Depuis des décennies, le financement de nouveaux logements au Canada suit en grande partie un schéma connu : préventes, prêts bancaires, capital institutionnel et, de plus en plus, mesures incitatives du gouvernement. Toutefois, comme les sources de financement traditionnelles sont de plus en plus restrictives en raison de l’incertitude économique, les promoteurs recherchent d’autres modèles pour libérer une offre indispensable.

Une solution potentielle émerge sous la forme des premiers appels publics à l’épargne (PAPE) pour la promotion immobilière, un nouvel outil de financement qui gagne en popularité. Ce modèle a fait les manchettes à la fin de l’année 2024 avec deux PAPE de grande ampleur : le projet Anthem Citizen dans le district régional du Grand Vancouver et Plazacorp Willowgrove dans la région de Toronto. Ces deux PAPE ont été approuvés par la Banque CIBC et structurés comme des fiducies de promotion immobilière, des instruments de financement immobilier uniques en leur genre qui pourraient servir de plan directeur pour s’attaquer à la crise du logement qui s’aggrave au Canada.

« Les changements politiques, l’augmentation des coûts, les cycles changeants du marché et d’autres facteurs encore créent un défi continu pour les promoteurs immobiliers à la recherche de capitaux, ce qui nécessite une pensée novatrice et créatrice pour lancer des projets », a déclaré Eric Carlson, cofondateur et chef de la direction d’Anthem, dans un communiqué de presse l’an dernier.

Anthem Citizen a levé 82 millions de dollars pour construire ce qui deviendra l’un des plus grands immeubles du district régional du Grand Vancouver. La tour à usage mixte de 66 étages comprendra 372 copropriétés et 273 appartements locatifs, ainsi que des bureaux, des commerces et un hôtel avec 176 suites, dans le contexte d’une tendance croissante d’ensembles résidentiels à forte densité et à usage mixte partout au Canada.

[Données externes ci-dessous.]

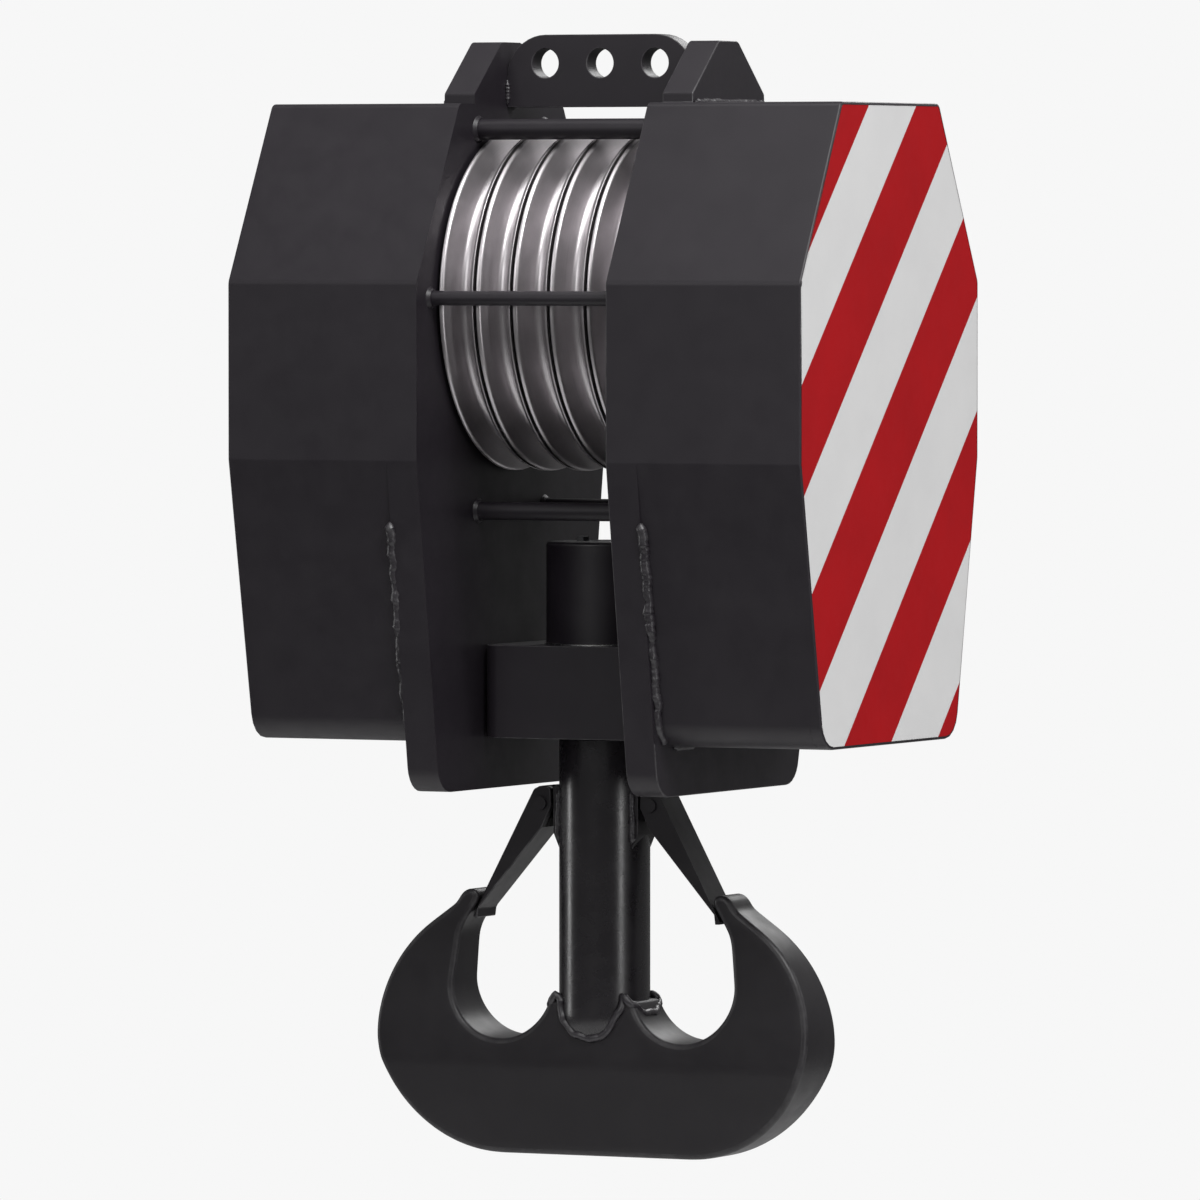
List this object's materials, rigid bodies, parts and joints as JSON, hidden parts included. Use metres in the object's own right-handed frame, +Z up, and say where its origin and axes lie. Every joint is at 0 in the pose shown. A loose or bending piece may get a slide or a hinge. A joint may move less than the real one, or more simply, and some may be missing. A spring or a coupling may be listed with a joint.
{
  "type": "crane hook block",
  "caption": "Crane hook block: rope sheaves between side plates, weighted striped cheeks, a tilting crosshead and a swivelling double hook with sprung safety latches.",
  "frame": {"origin": "middle of the sheave axle, where the hoist ropes carry the block", "axes": "+X along the sheave axle, +Y to the back, +Z up; the hook hangs towards -Z"},
  "size_m": [1.03, 0.698, 1.8405],
  "materials": {
    "frame_paint": "satin charcoal paint",
    "stripe_paint": "satin white paint with red stripes",
    "hook_paint": "satin black paint on a forging",
    "nut_paint": "satin black paint",
    "sheave_steel": "turned, satin",
    "bearing_steel": "ground",
    "fastener_steel": "dark zinc",
    "spring_steel": "drawn wire",
    "ballast_steel": "raw plate",
    "bronze": "turned bronze"
  },
  "bodies": {
    "frame": {"side_plate_left": "frame_paint", "side_plate_right": "frame_paint", "anchor_plate": "frame_paint", "cheek_casing_left": "frame_paint", "cheek_casing_right": "frame_paint", "cheek_cover_left": "stripe_paint", "cheek_cover_right": "stripe_paint", "ballast_slabs_left": "ballast_steel", "ballast_slabs_right": "ballast_steel", "ballast_studs_left": "fastener_steel", "ballast_studs_right": "fastener_steel", "top_guard_front": "frame_paint", "top_guard_back": "frame_paint", "middle_guard_front": "frame_paint", "middle_guard_back": "frame_paint", "tie_rod_front": "frame_paint", "tie_rod_back": "frame_paint", "rod_collars": "frame_paint", "sheave_axle": "bearing_steel", "axle_keepers": "fastener_steel", "keeper_bolts": "fastener_steel", "axle_spacers": "fastener_steel", "grease_nipples": "bronze", "bearing_inner_rings": "bearing_steel", "bearing_rollers": "bearing_steel", "trunnion_bushes": "bronze"},
    "sheave_1": {"sheave_1": "sheave_steel", "bearing_outer_1": "bearing_steel", "bearing_clips_1": "fastener_steel"},
    "sheave_2": {"sheave_2": "sheave_steel", "bearing_outer_2": "bearing_steel", "bearing_clips_2": "fastener_steel"},
    "sheave_3": {"sheave_3": "sheave_steel", "bearing_outer_3": "bearing_steel", "bearing_clips_3": "fastener_steel"},
    "sheave_4": {"sheave_4": "sheave_steel", "bearing_outer_4": "bearing_steel", "bearing_clips_4": "fastener_steel"},
    "sheave_5": {"sheave_5": "sheave_steel", "bearing_outer_5": "bearing_steel", "bearing_clips_5": "fastener_steel"},
    "crosshead": {"crosshead": "frame_paint", "trunnion_caps": "fastener_steel", "cap_bolts": "fastener_steel", "thrust_race_lower": "bearing_steel", "thrust_balls": "bearing_steel"},
    "hook": {"hook": "hook_paint", "hook_nut": "nut_paint", "thrust_race_upper": "bearing_steel", "nut_lock_plate": "fastener_steel", "nut_lock_bolts": "fastener_steel", "latch_bracket_left": "hook_paint", "latch_bracket_right": "hook_paint", "latch_pin_left": "hook_paint", "latch_pin_right": "hook_paint", "latch_spring_left": "spring_steel", "latch_spring_right": "spring_steel"},
    "latch_left": {"latch_left": "hook_paint"},
    "latch_right": {"latch_right": "hook_paint"}
  },
  "joints": [
    {"name": "sheave_1_spin", "type": "hinge", "parent": "frame", "child": "sheave_1", "pos_m": [0, 0, 0], "axis": [1, 0, 0], "continuous": true},
    {"name": "sheave_2_spin", "type": "hinge", "parent": "frame", "child": "sheave_2", "pos_m": [0, 0, 0], "axis": [1, 0, 0], "continuous": true},
    {"name": "sheave_3_spin", "type": "hinge", "parent": "frame", "child": "sheave_3", "pos_m": [0, 0, 0], "axis": [1, 0, 0], "continuous": true},
    {"name": "sheave_4_spin", "type": "hinge", "parent": "frame", "child": "sheave_4", "pos_m": [0, 0, 0], "axis": [1, 0, 0], "continuous": true},
    {"name": "sheave_5_spin", "type": "hinge", "parent": "frame", "child": "sheave_5", "pos_m": [0, 0, 0], "axis": [1, 0, 0], "continuous": true},
    {"name": "crosshead_tilt", "type": "hinge", "parent": "frame", "child": "crosshead", "pos_m": [0, 0, -0.64], "axis": [1, 0, 0], "range_deg": [-45, 45]},
    {"name": "hook_swivel", "type": "hinge", "parent": "crosshead", "child": "hook", "pos_m": [0, 0, -0.64], "axis": [0, 0, 1], "continuous": true},
    {"name": "latch_left_open", "type": "hinge", "parent": "hook", "child": "latch_left", "pos_m": [-0.1, 0, -0.826], "axis": [0, -1, 0], "range_deg": [0, 28], "stiffness_Nm_per_rad": 10, "springref_deg": -28.65},
    {"name": "latch_right_open", "type": "hinge", "parent": "hook", "child": "latch_right", "pos_m": [0.1, 0, -0.826], "axis": [0, 1, 0], "range_deg": [0, 28], "stiffness_Nm_per_rad": 10, "springref_deg": -28.65}
  ]
}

« C’est une excellente façon de repousser les limites du possible et d’adopter une nouvelle approche pour faire bouger les choses en matière de logement », a déclaré M. Carlson.

L’ensemble résidentiel Plazacorp Willowgrove à Markham-Stouffville a obtenu 75 millions de dollars pour le financement d’un projet de 1 000 logements.

Bien que ces PAPE aient été une première pour le Canada, il ne s’agissait pas de la première incursion de la Banque CIBC dans les PAPE dans le secteur immobilier. La banque a approuvé deux opérations semblables pour les États-Unis l’an dernier : la Lantower Residential Real Estate Development Trust et le West Side Square Development Fund. Ces ententes ont fourni des capitaux pour des projets de location à grande échelle en Floride et au New Jersey, contribuant à la construction de milliers de nouveaux logements.

Ces fiducies de promotion immobilière pourraient-elles faire la même chose pour le Canada?

Le marché canadien du logement traverse une période de profonde incertitude. Le pays est simultanément aux prises avec une pénurie massive de logements abordables, tout en ayant de la difficulté à générer de nouvelles offres. Les gouvernements, les promoteurs et les institutions financières sont tous à la recherche de réponses.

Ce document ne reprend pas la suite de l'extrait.